Head and shoulders above all of them is Varric. Varric is not your first companion, or even your second; those slots belong to your still-living sibling (as far as I can tell one of them will die in the prologue regardless of choices) and to Aveline, the warrior you meet in the prologue. But Varric, a dwarven rogue with a uniquely powerful automatic crossbow, is the most central of the companion characters in more than one way. In a sense, really, he's even more a central character than Hawke her/himself, because a large part of the framing story is Varric being interrogated by a Seeker named Cassandra about exactly what happened in Kirkwall.
Varric is a complex man; cynical and snarky in conversation, he quickly shows that he's also a man of considerable honor, quick wit, skill, and hidden idealism. Despite his world-weary demeanor, if you play your character as a hero, he comes to admire Hawke as someone far more worthwhile than anyone else, and a fast and reliable friend. Despite this, he's also the one not-related-to-you companion who's not a potential love interest; this is actually a good thing, I think, even though I am left wondering why, exactly, it's okay to have humans and elves dating but not humans or elves dating dwarves.
Still, Varric is one of the major features that helps carry the game; his dialogue both in cutscenes and in random dialogue when you're walking from point to point simply sparkles with wit. He also turns out to be something of an artist in the literary sense; he writes novels of various genres, and has several separate sidequests that reinforce his character and connection to Hawke.
The other companion characters are also quite detailed, even if none of them (at least for me) quite achieved the … solidity of Varric.
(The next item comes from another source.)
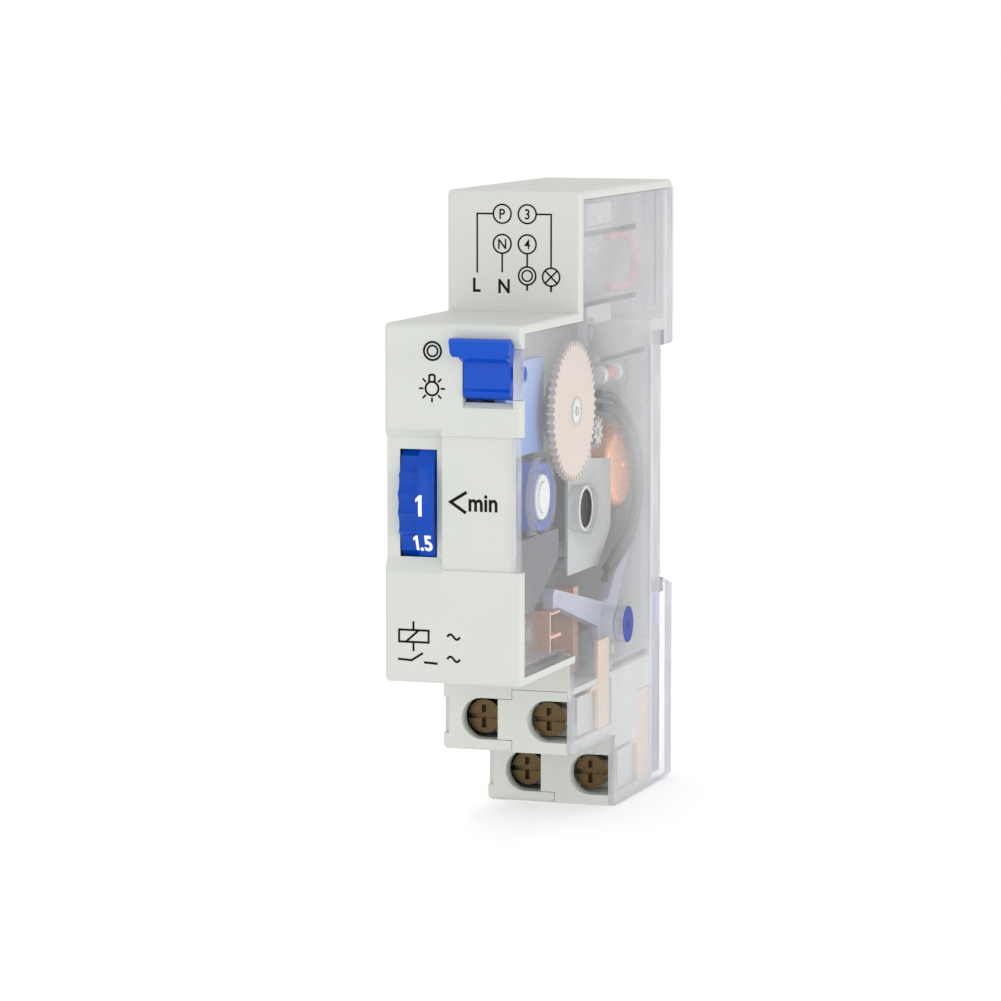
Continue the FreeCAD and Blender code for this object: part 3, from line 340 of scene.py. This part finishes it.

Aveline, widowed during the opening and reduced to mercenary or smuggling work (as is Hawke) just to get into the otherwised closed city, joins the City Guard and becomes one of your best contacts and one of the most important ways to help stabilize Kirkwall. Anders, a character returning from Dragon Age: Origins, is a man trying to work for the betterment of mages, while carrying a terrible secret within. Fenris, an escaped slave of the feared Tevinter Imperium, has a tormented past and an uncertain future – that Hawke can make heaven or hell.
Even some of the not-playable companion characters become distinct and important over the course of the game. The Arishok – leader of the stranded group of Qunari who are settled temporarily in Kirkwall – is perhaps the most interesting, as depending on how you encounter him and interact with him, he can seem like a total bastard or a noble, if somewhat alien, adversary placed in what is, for his people, an utterly impossible position; in the course of following Qunari-related plotlines you also get to learn a lot more about the Qun, their philosophy.
I admit that I play these games almost always on their lowest difficulty setting; I'm playing for the story and adventure, not to prove that I'm able to beat a machine at its own game or out-strategize other people on using mechanics and in-game tricks. Thus, it is the story that matters to me when playing, and Dragon Age II really delivered beautifully.
Even ignoring the very large number of sidequests which ranged from simple "fetch this item" to character-building encounters that helped define the people of the world and their relationship to you, the overall story of Dragon Age II was gripping, exciting, well-paced, and dramatic; I had quite a few moments of being truly immersed in the world of Thedas and the conflicts being played out in Kirkwall. (Interesting trivia note: the developers of Dragon Age had a difficult time deciding on the name of the world their adventures were taking place in, and during that time simply called it "the Dragon Age setting… abbreviated as "the DAS"…)
As mentioned earlier, Varric's interrogation as a framing story also worked well to maintain interest – and to allow you to skip various segments of time. In a way, I kind of regret that – it would've been nice to play through all those years – but the game might've ended up ridiculously long. The nice thing about the story design is that various details of even the final conflict do change, depending on your choices, so you can get some feeling that your choices matter.
And unlike Bethesda competitors Oblivion and Skyrim, it IS possible for your character to take the crown (although I, personally, would rather see you be able to do it much earlier than the game allows, when it might have changed things).
I very highly recommend Dragon Age II to any CRPG gamers!
I agree. Dragon Age II was a great game. Especially the various characters.
In the first game it seemed you could romance anyone. I thought this one was a lot more realistic. Some people just don’t have romantic feelings for each other! Avelline was especially good. And Varric of course.
I played a mage in this one and I sided with the mages.
But dang it if I don’t wonder how the world of Thedas hasn’t evaporated into the Fade by now. I feel a lot of sympathy for the Templars and the kill-them-all-to-save-the-world philosophy.